Kaç kişi kaldılar, Nasıl kaldılar, 
Nicedir halleri bileniniz var mı?
Kısaca ne olmuştu yeniden bir hatırlayalım.
Hadi soykırım yapılmadı, planlanmadı diyelim.
Ermeniler düşmanla iş birliği yaptı diyelim…!
Bir halk top yekûn yerinden yurdundan sürülür mü?
Gerekçe bu mu sadece…?
Tüm Ermenileri Anadolu’dan sürmek?
Bu nasıl bir öç alma tedbiri …
Sadece tehcir bile tek başına korkunç gelmiyor mu?
Çöl yollarına sürgün edilenlerin taşınmaz mallarına ne oldu?
Kimler üzerinde yaşıyor şimdi?
Bırakın başkalarını tüm bu kanlı tarih sizleri hiç rahatsız etmiyor mu?”
***
1915’te sağ kalanlara “kılıç artığı” denir. 
Onlar, ‘tarihin tanıklarıydı’, ‘yaşayan tarihlerdi’. 

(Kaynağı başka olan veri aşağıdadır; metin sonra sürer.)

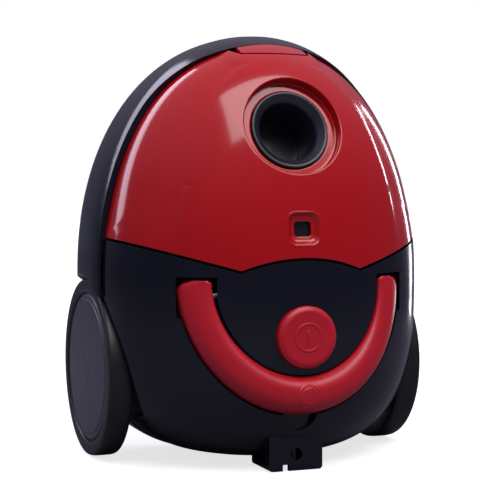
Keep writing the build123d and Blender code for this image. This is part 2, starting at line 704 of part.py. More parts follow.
def wheel_axles():
    """Stub axles pressed into the wells' bosses, with heads that keep the hubs on."""
    pin = rod_x(WELL_IN - 12, WHEEL_OUT - 4.6, WHEEL_Y, WHEEL_R, AXLE_R)
    head = rod_x(WHEEL_OUT - 5.6, WHEEL_OUT - 3.4, WHEEL_Y, WHEEL_R, AXLE_R + 3)
    return both_sides(pin + head)


def caster_fork():
    wheel_z = CASTER_Z - CASTER_TRAIL
    disc = rod_y(CASTER_WALL_Y + 0.4, CASTER_WALL_Y + 2.8, 0, CASTER_Z, 22)
    pivot = rod_y(CASTER_WALL_Y - 15, CASTER_WALL_Y + 1, 0, CASTER_Z, 5)
    wheel_y = WHEEL_Y + WHEEL_R - CASTER_WHEEL_R
    arm = block(8.5, 11.5, CASTER_WALL_Y + 1, wheel_y, wheel_z - 6, wheel_z + 12) + rod_x(8.5, 11.5, wheel_y, wheel_z, 6)
    arms = arm + mirror(arm, about=Plane.YZ)
    return (disc + pivot + arms) - rod_x(-13, 13, wheel_y, wheel_z, 2.0)


def caster_axle():
    return rod_x(-11.8, 11.8, WHEEL_Y + WHEEL_R - CASTER_WHEEL_R, CASTER_Z - CASTER_TRAIL, 2.0)


def caster_wheel():
    place = Pos(0, WHEEL_Y + WHEEL_R - CASTER_WHEEL_R, CASTER_Z - CASTER_TRAIL)
    face = Pos(0, CASTER_WHEEL_R / 2 + 1.1) * Rectangle(16, CASTER_WHEEL_R - 2.2)
    face = fillet(face.vertices().group_by(Axis.Y)[-1], 2.5)
    return place * revolve(Plane.XY * face, Axis.X)


# Motor, fan and exhaust


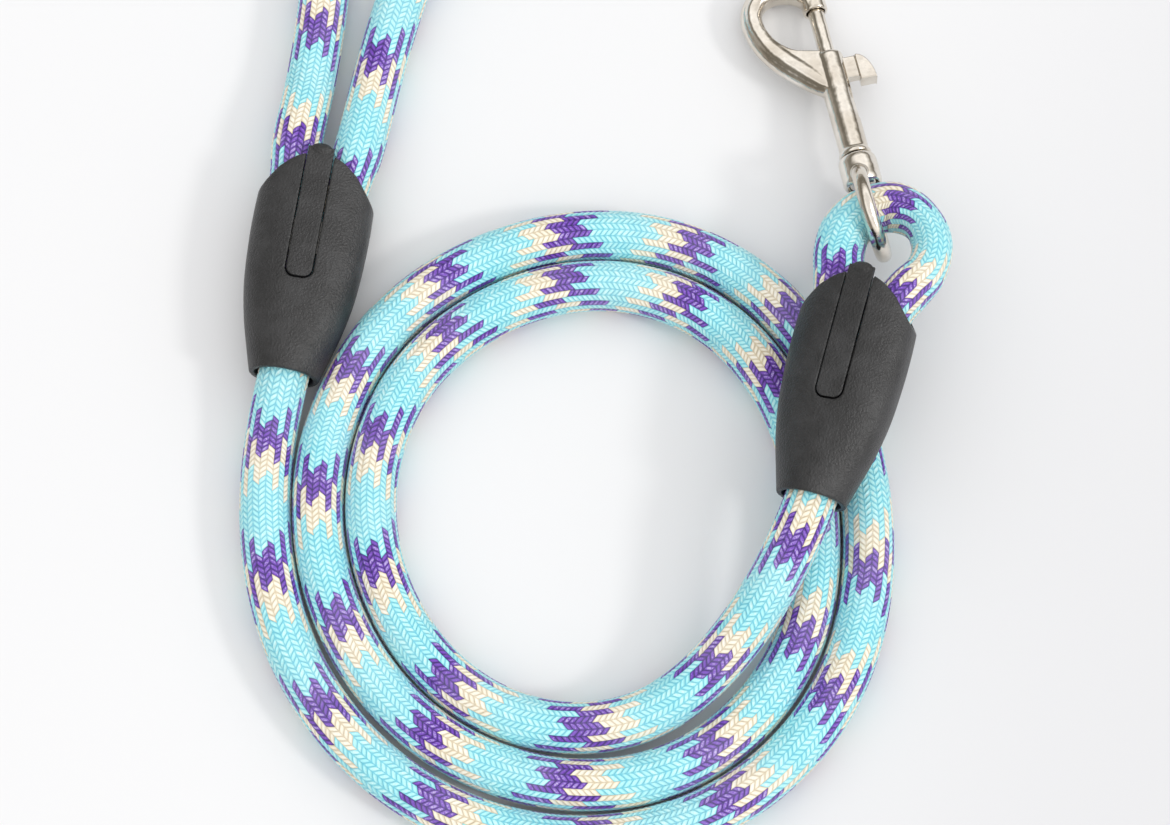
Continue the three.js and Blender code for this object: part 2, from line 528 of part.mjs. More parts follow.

Onlar, hep siyahlar içerisinde hatırladığımız ninelerimizdi. 
Ama onlar bize kin ve nefreti hiç öğretmediler. 
Aklım erip de büyük anneme sorduğumda: Bir süre yanıt vermedi. Sonra, “Allah o günleri düşmanıma bile göstermesin yavrum” diyerek, kısaca yanıtlamış, başını çevirmişti. Gözlerinin dolduğunu, görmeyeyim diye başını çevirdiğini anlamıştım. Bir daha da sormadım. 
Tüm soykırım mağdurlarını saygıyla anıyorum.